Last week, after 18 years of ownership, I said goodbye to it. Circumstances have prevailed in the intervening years, eventually returning to London after 17 years abroad and, now, with a wife and a home of our own to maintain. My little bolthole in the Dutch countryside had become superfluous to requirements. That’s life.
Now, don’t get me wrong: selling up was bittersweet. I’d never owned an actual house before, just a flat in Surbiton (and various rentals and flatshares), so there was something satisfying about coming home each night to my own front door, my own living room, kitchen, upstairs bedroom and a converted attic that was my home office and imaginary music studio. In the spring, summer and even early autumn, the house had an Italian-style garden at the back in which to chill out, especially after coming home from work. And then there were the neighbours: I can’t speak highly enough of the families who lived around me, who welcomed this lone Englishman into their midst in the summer of 2004 (and put up with his English-speaking ignorance and occasional, futile attempts to converse in Dutch). Even towards the end of the selling process, they were of enormous help, taking care of things I was unable to do from London. If there was one downside, it was that - as rural villages go - it could be a little cut off. Amsterdam was only 20km away (the skycrapers of the city’s south-eastern business district could be seen in the distance across billiard table-flat fields), but unless you had a car, you may as well have been living on the moon. With a car, commuting and socialising was easier than it is here in London, with its nose-to-nose packed morning trains and choked city streets.
© Simon Poulter 2022 |
I grew up in a village, albeit a London suburb (where I live again today) which the locals call ‘The Village’. It isn’t one, of course - just another piece in the jigsaw puzzle that is conurbated London - but you see what they mean. In our street there is a similar sense of the neighbourliness I experienced in my Dutch village, wherein neighbours both know your business, but also would do anything for you when called upon. It’s almost from another time.

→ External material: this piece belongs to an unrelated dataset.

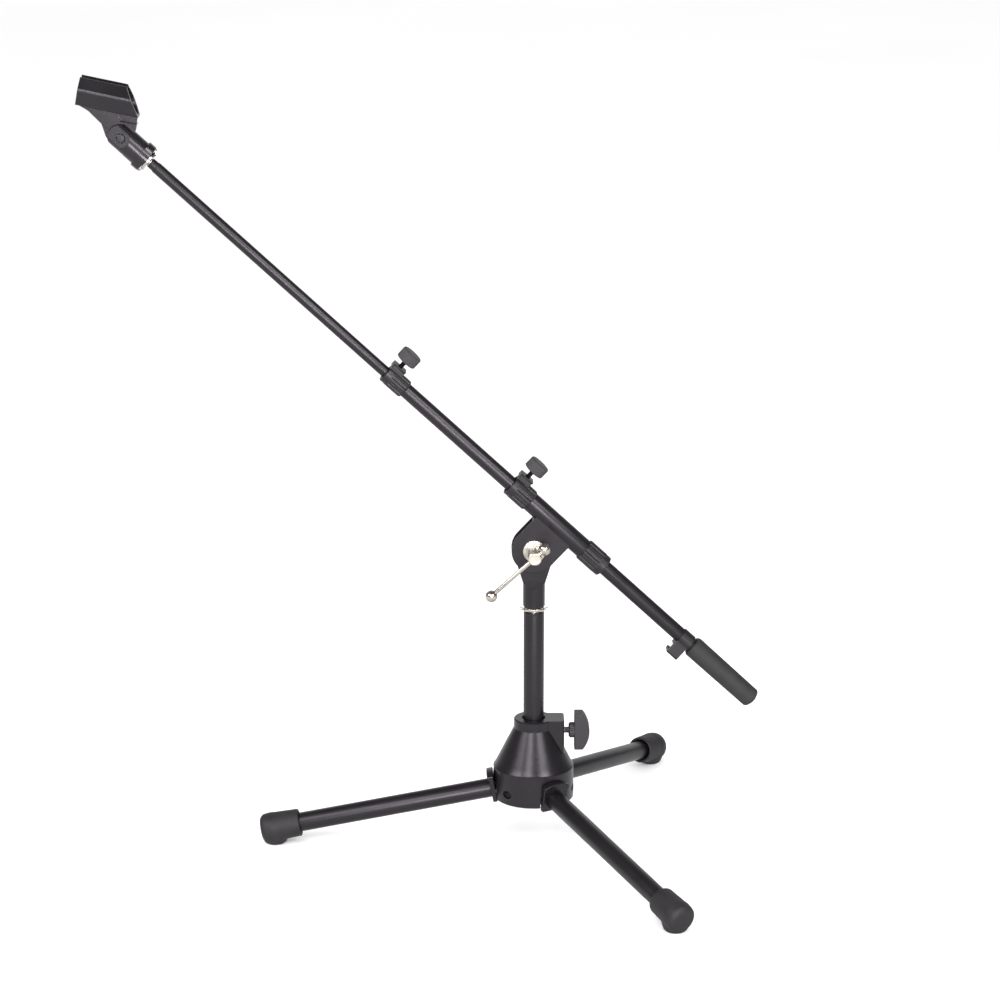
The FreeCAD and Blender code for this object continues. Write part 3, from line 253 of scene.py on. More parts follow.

The process to sell the house was as accelerated as it was to buy it in the first place. With the Dutch summer break fast approaching, not to mention the cost-of-living crisis threatening to deflate the country’s property market, I needed to move quickly. Here’s where my force-of-nature estate agent Gwen came to the fore. We’d been in touch for several years, dating back to a time when - as these cycles go - Dutch property was undergoing another of its capricious periods. I kept my patience. When the time came to get on with selling, Gwen connected me with all the decorators, repairmen, gardeners and cleaners I would need to ensure it was in tip-top condition, operating at a remote distance from the UK to get the house ready for sale. Simply put, it just happened.
For a profession as maligned as estate agents, Gwen was diligent to the core. Mine may not have been the biggest house sale she’ll ever preside over, particularly in an area containing million euro mansions, but even with my modest little drum, I felt like I was being given top priority. Even more so, given that much of the process was being handled in a language different to mine (though the Dutch gift for linguistics meant that my laziness was tolerated throughout).